My attitude toward the war was skeptical but accepting. I was skeptical of the strategy and the people in the Johnson administration executing it. But I accepted the stated goal of the war: to stop the spread of communism. One day in the fall of my senior year, I walked by a recruiting station with a poster of a jet pilot in the window. Flying planes would be an exciting way to serve. I checked in with the recruiter and picked up an application.
When I went home for Christmas, I told my parents about my interest in the Air Force. Dad referred me to a man named Sid Adger, a former pilot who was well connected in the aviation community. He suggested that I consider joining the Texas Air National Guard, which had pilot slots available. Unlike members of the regular Guard, pilots were required to complete a year of training, six months of specialized instruction, and then regular flying to keep up their status.
Serving as a Guard pilot appealed to me. I would learn a new skill. If called, I would fly in combat. If not, I would have flexibility to do other things. At that point in my life, I was not looking for a career. I viewed my first decade after college as a time to explore. I didn’t want anchors to hold me down. If something caught my attention, I would try it. If not, I would move on.

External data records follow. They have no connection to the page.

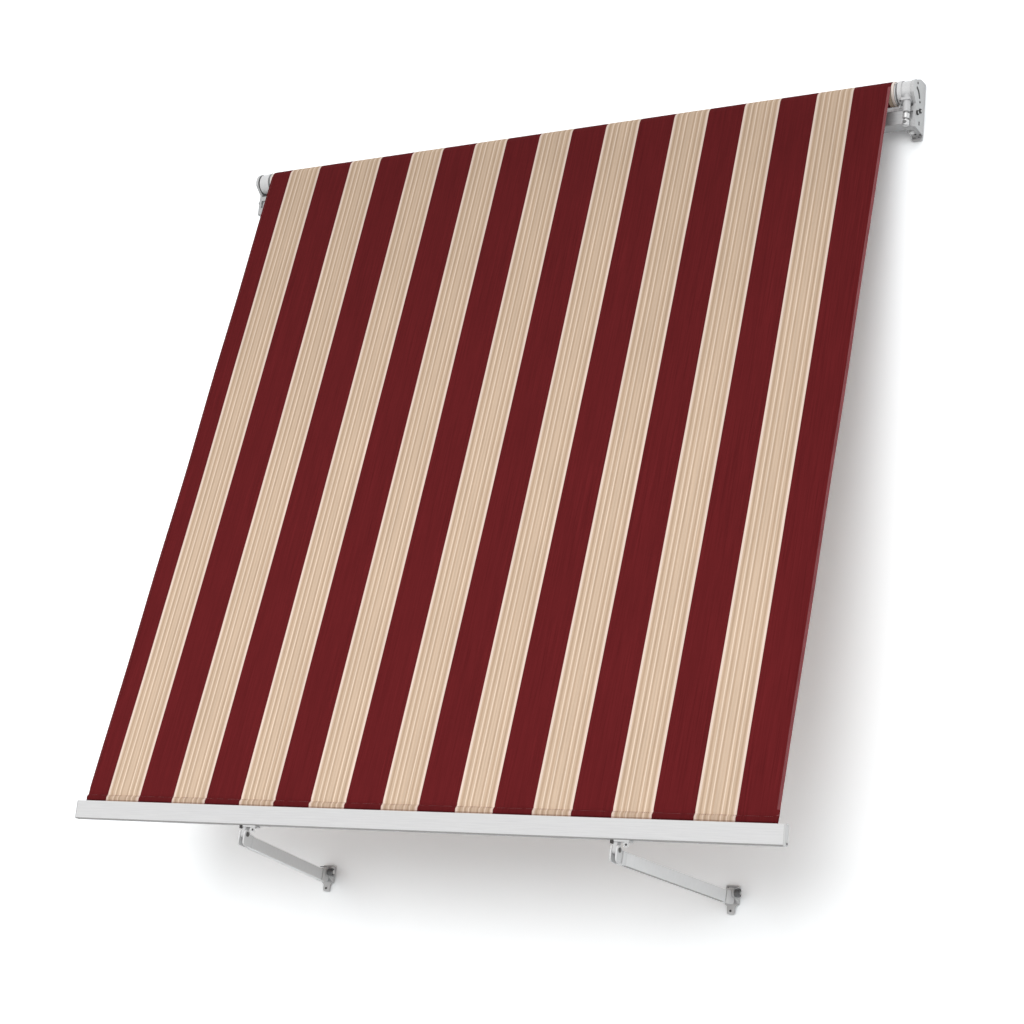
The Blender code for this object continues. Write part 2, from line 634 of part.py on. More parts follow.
def make_thread(core):
    """One start of thread, swept up the spindle so that a gap faces the wheel's middle tooth."""
    half = GEAR_PITCH / 4 - TOOTH_BACKLASH / 2
    wide = half + TOOTH_ROOT * tan(TOOTH_FLANK)
    narrow = half - TOOTH_HEIGHT * tan(TOOTH_FLANK)
    inside, crest = core - 0.001, WORM_PITCH_RADIUS + TOOTH_HEIGHT
    section = [(inside, -wide), (crest, -narrow), (crest, narrow), (inside, wide)]
    steps = 20
    turns = WORM_TURNS - 1
    bottom = AXIS_Z + GEAR_PITCH * (0.5 - 0.25 - WORM_TURNS / 2)
    shape = bmesh.new()
    rings = []
    for i in range(steps * turns + 1):
        turn = 2 * pi * i / steps
        rise = bottom + GEAR_PITCH * i / steps
        rings.append([shape.verts.new((WORM_X + r * cos(turn), WORM_Y + r * sin(turn), rise + z))
                      for r, z in section])
    for ring, following in zip(rings, rings[1:]):
        for i in range(4):
            j = (i + 1) % 4
            shape.faces.new((ring[i], ring[j], following[j], following[i]))
    shape.faces.new(rings[0])
    shape.faces.new(list(reversed(rings[-1])))
    mesh = bpy.data.meshes.new("worm_thread")
    shape.to_mesh(mesh)
    shape.free()
    weld(mesh)
    return add("worm_thread", mesh, STEEL)


def make_crank_eye():
    """Two turned blocks on a neck; the lower one has the cross hole for the crank's hook."""
    waist = EYE_Z + EYE_BLOCK / 2 + EYE_NECK_LENGTH
    bottom, top = EYE_Z - EYE_BLOCK / 2, STEM_BOTTOM - GAP
    edge = 0.0012
    profile = [(bottom, 0), (bottom, EYE_RADIUS - edge), (bottom + edge, EYE_RADIUS),
               (bottom + EYE_BLOCK - edge, EYE_RADIUS), (bottom + EYE_BLOCK, EYE_RADIUS - edge),
               (bottom + EYE_BLOCK, EYE_NECK), (waist, EYE_NECK), (waist, EYE_RADIUS - edge),
               (waist + edge, EYE_RADIUS), (waist + EYE_BLOCK - edge, EYE_RADIUS),
               (waist + EYE_BLOCK, EYE_RADIUS - edge), (waist + EYE_BLOCK, EYE_NECK), (top, EYE_NECK), (top, 0)]
    profile = [(along - bottom, radius) for along, radius in profile]
    eye = turned("crank_eye", profile, (WORM_X, WORM_Y, bottom), (0, 0, 1), STEEL, 24)
    cut(eye, rod("eye_hole", EYE_HOLE_RADIUS, (WORM_X, WORM_Y - 0.012, EYE_Z),
                 (WORM_X, WORM_Y + 0.012, EYE_Z), STEEL, 22))
    spindle_end = STEM_BOTTOM - GAP - EYE_NECK_LENGTH - EYE_BLOCK / 2
    cut(eye, rod("socket_bore", SPINDLE_RADIUS + GAP, (WORM_X, WORM_Y, spindle_end - GAP),
                 (WORM_X, WORM_Y, top + 0.004), STEEL, 20))
    return eye


# Left bearing: a drum like the winch's, with nothing but the bush in it

def make_left_bearing():
    return make_drum("left_bearing", FABRIC_LEFT, -1, 0.004)


# Sheet of cloth with its hem loop, and the rod in the hem

def make_sheet():
    """The free cloth, from the roll to the hem loop round its rod inside the front bar."""
    half = FABRIC_THICKNESS / 2
    loop = HEM_ROD_RADIUS + GAP + FABRIC_THICKNESS
    rod_place = SHEET_DROP + ROD_DEPTH
    lean = acos(half / loop) * 180 / pi
    round_hem = arc((0, rod_place), loop, -lean, 180 + lean, 12)
    ring = on_sheet([(-half, GAP), (half, GAP)]) + on_bar(round_hem)
    hole = on_bar(circle((0, rod_place), HEM_ROD_RADIUS + GAP, 20))
    sheet = across_wall("fabric_sheet", [ring, hole], FABRIC_LEFT, FABRIC_RIGHT, RED_CLOTH)
    stripe(sheet)
    return sheet


def stripe(sheet):
    """Split the cloth at the edges of its stripes and give every second stripe the beige yarn."""
    sheet.data.materials.append(BEIGE_CLOTH)
    shape = bmesh.new()
    shape.from_mesh(sheet.data)
    edge = FABRIC_LEFT + FIRST_STRIPE
    edges = []
    while edge < FABRIC_RIGHT:
        edges.append(edge)
        bmesh.ops.bisect_plane(shape, geom=shape.verts[:] + shape.edges[:] + shape.faces[:],
                               plane_co=(edge, 0, 0), plane_no=(1, 0, 0))
        edge += STRIPE_PITCH
    for face in shape.faces:
        x = face.calc_center_median().x
        face.material_index = sum(edge < x for edge in edges) % 2
    shape.to_mesh(sheet.data)
    shape.free()


def make_hem_rod():
    spot = BAR_TOP + BAR_DOWN * ROD_DEPTH
    return rod("hem_rod", HEM_ROD_RADIUS, (FABRIC_LEFT + 0.002, spot.y, spot.z),
               (FABRIC_RIGHT - 0.002, spot.y, spot.z), STEEL, 16)


# Front bar: hollow extrusion with a keder slot above and a fitting groove below

def bar_rectangle(low, high, radius):
    """A rectangle in the bar's own section: out from its middle, and down from its top."""
    ring = rounded_rectangle((low[0], SHEET_DROP + low[1]), (high[0], SHEET_DROP + high[1]), radius)
    return on_bar(ring)


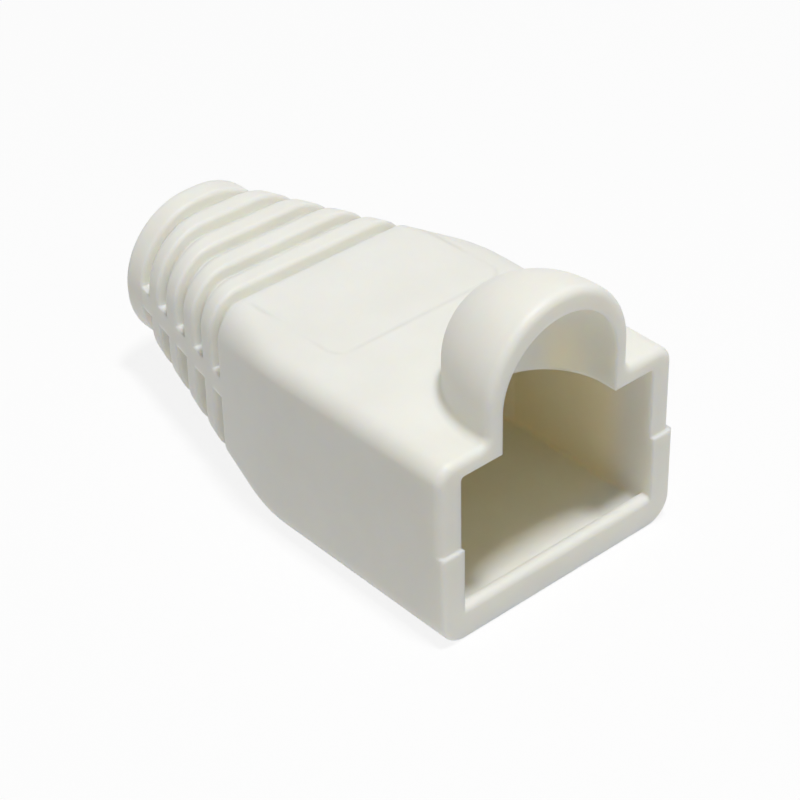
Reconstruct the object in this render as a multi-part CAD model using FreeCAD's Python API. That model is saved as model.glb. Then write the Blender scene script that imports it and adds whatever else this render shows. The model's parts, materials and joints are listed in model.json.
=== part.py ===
import FreeCAD, Part
import os

# Strain relief boot for an 8-position modular (RJ45) cable plug, moulded in one
# piece from soft PVC.
#
# Frame: millimetres, X across the boot, +Y from the mouth towards the cable end,
# +Z up.  The origin is on the underside, mid-width, in the plane of the upper
# half of the mouth's rim.

# ---- Driving dimensions ------------------------------------------------------

# Body: a straight box with rounded long edges.
BODY_WIDTH = 14.5
BODY_HEIGHT = 9.8
BODY_LENGTH = 12.5
UPPER_EDGE_RADIUS = 0.95
LOWER_EDGE_RADIUS = 1.35

# The two mould halves meet at this height.  The lower half of the rim stands
# proud of the upper half by the rim step.
PARTING_HEIGHT = 5.1
RIM_STEP = 0.22
RIM_EDGE_RADIUS = 0.4
LOWER_RIM_EDGE_RADIUS = 0.18

# Pocket that slides over the rear of the plug.
POCKET_WIDTH = 11.9
POCKET_DEPTH = 9.0
POCKET_CORNER_RADIUS = 0.2
FLOOR_THICKNESS = 1.2
ROOF_THICKNESS = 0.85

# Bead across the floor at the mouth.
BEAD_RISE = 0.55
BEAD_WIDTH = 0.7
BEAD_RADIUS = 0.3

# Hood over the plug's latch: an arch with a domed, closed back.  The space under
# it ends in a quarter of a sphere, and opens into the pocket through the roof.
HOOD_INNER_HALF_WIDTH = 3.5
HOOD_INNER_STRAIGHT = 0.8
HOOD_ARCH_HEIGHT = 11.05
HOOD_WALL = 0.8
HOOD_CROWN = 1.1
HOOD_STRAIGHT = 0.9
HOOD_BACK = 5.0
HOOD_FOOT_RADIUS = 0.4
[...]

This was the approach I had taken to summer jobs. In 1963, I worked on a cattle ranch in Arizona. The foreman was a grizzled fellow named Thurman. He had a saying about well-educated folks he knew: “Book smart, sidewalk stupid.” I was determined not to let that phrase apply to me. I spent other summers working on an offshore oil rig in Louisiana, behind the trading desk of a stockbrokerage house, and as a sporting goods salesman at a Sears, Roebuck. I met some fascinating characters along the way: cowboys and Cajuns, roughnecks and roustabouts. I’ve always felt I received two educations in those years: one from fine schools, and one from solid people.